McMahon studied Glisan as he answered. “You understand, Andy’s out because he had conflicts. We need to be the new guys coming in who aren’t involved in any of that.”

“I’m fine with that,” Glisan said, holding up his hands. “I’m not involved in any of it.”

A few hours later, Paul O’Neill, the Secretary of the Treasury, was enjoying a Sunday afternoon in his apartment at the Watergate. The telephone rang, and he walked over to answer. “Please hold for Ken Lay,” a woman’s voice said.

The line clicked. “Paul,” Lay said, “I appreciate you letting me call you at home today.”

“It’s fine, Ken.
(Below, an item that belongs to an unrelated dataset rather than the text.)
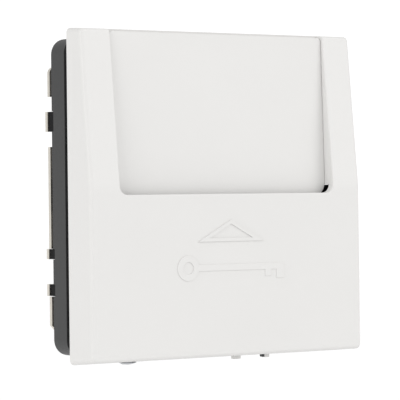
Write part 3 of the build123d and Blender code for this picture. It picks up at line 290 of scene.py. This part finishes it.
def paper_label(name, colour, border):
    """Matt printed label: fibrous face with a plain ruled frame."""
    finish = Finish(name, colour, 0.62)
    fibre = finish.noise(0.3, detail=4.0)
    x, z = (finish.along(axis, 1 / MM).abs() for axis in ("X", "Z"))
    half_w, half_h, line = border
    frame_x = ((x - half_w).abs() < line) * (z < half_h + line)
    frame_z = ((z - half_h).abs() < line) * (x < half_w + line)
    rules = ((z * (1 / RULE_PITCH) + 0.5).part() - 0.5).abs() < RULE_HALF
    ink = (frame_x + frame_z + rules * (x < half_w)).clamp()
    paper = finish.blend(fibre, shade(colour, 0.93), shade(colour, 1.02))
    finish.set("Base Color", finish.blend(ink * 0.8, paper, (0.1, 0.1, 0.1)))
    finish.set("Roughness", 0.54 + 0.14 * fibre)
    finish.bump(fibre, 0.006)
    return finish


# ---------------------------------------------------------------- shapes
def cuboid(shape, low, high, bevel=0.0):
    """A block between two corners in millimetres, with rounded edges where asked."""
    low, high = Vector(low) * MM, Vector(high) * MM
    corners = bmesh.ops.create_cube(shape, size=1.0)["verts"]
    bmesh.ops.scale(shape, vec=high - low, verts=corners)
    bmesh.ops.translate(shape, vec=(low + high) / 2, verts=corners)
    if bevel:
        soften(shape, {edge for corner in corners for edge in corner.link_edges}, bevel)


def soften(shape, edges, width, segments=2):
    bmesh.ops.bevel(shape, geom=list(edges), offset=width * MM, offset_type="OFFSET", affect="EDGES",
                    segments=segments, profile=0.5, material=-1)


def rod(shape, start, end, radius, sides=16):
    """A closed rod between two points in millimetres."""
    start, end = Vector(start) * MM, Vector(end) * MM
    turn = (end - start).to_track_quat("Z", "Y").to_matrix().to_4x4()
    bmesh.ops.create_cone(shape, cap_ends=True, segments=sides, radius1=radius * MM, radius2=radius * MM,
                          depth=(end - start).length, matrix=Matrix.Translation((start + end) / 2) @ turn)


def coil(shape, centre, axis, start, radius, wire, turns, length, steps=28, sides=10):
    """A helix of round wire about an axis: one capped circle, spun as it moves along the axis."""
    centre, axis, start = Vector(centre) * MM, Vector(axis), Vector(start)
    tangent = axis.cross(start)
    turn = tangent.to_track_quat("Z", "Y").to_matrix().to_4x4()
    seat = Matrix.Translation(centre + start * radius * MM) @ turn
    ring = bmesh.ops.create_circle(shape, cap_ends=True, segments=sides, radius=wire * MM, matrix=seat)
    rim = ring["verts"]
    geom = [*rim, *{e for v in rim for e in v.link_edges}, *{f for v in rim for f in v.link_faces}]
    count = round(turns * steps)
    bmesh.ops.spin(shape, geom=geom, cent=centre, axis=axis, dvec=axis * (length * MM / count),
                   angle=turns * math.tau, steps=count, use_merge=False, use_duplicate=False)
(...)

Good to hear from you.”

“I’m just calling to update you on what’s been going on at Enron,” Lay said, “and to recommend that you have somebody at Treasury monitor what’s going on here.”

Given the size of Enron in the energy and financial markets, Lay said, it would make sense for the government to have contingency plans in place.

“Things have moved very fast in the past ten days or so,” Lay said. “We’re hoping all the bad stuff’s out, and if it is, maybe we’ll start stabilizing.”

O’Neill reflected for a moment. “I think the perfect person to monitor this will be Peter Fischer,” he said. Fischer was one of his top people at Treasury and had helped manage the government’s response to the collapse a few years back of Long-Term Capital Management, a giant hedge fund.

Probably the best contact for dealing with Fischer was Greg Whalley, Lay said. He knew all about trading.

It was afternoon, and Skilling had finally sobered up when the phone rang. Rebecca again. He made a comment about her return to Houston.

“I’m still in Miami,” she said. “I’m in the hotel.”

“You’re kidding,” Skilling replied.

“No, I’m not.”

Skilling needed Carter with him. “Okay,” he said, choking back tears. “Come on up.”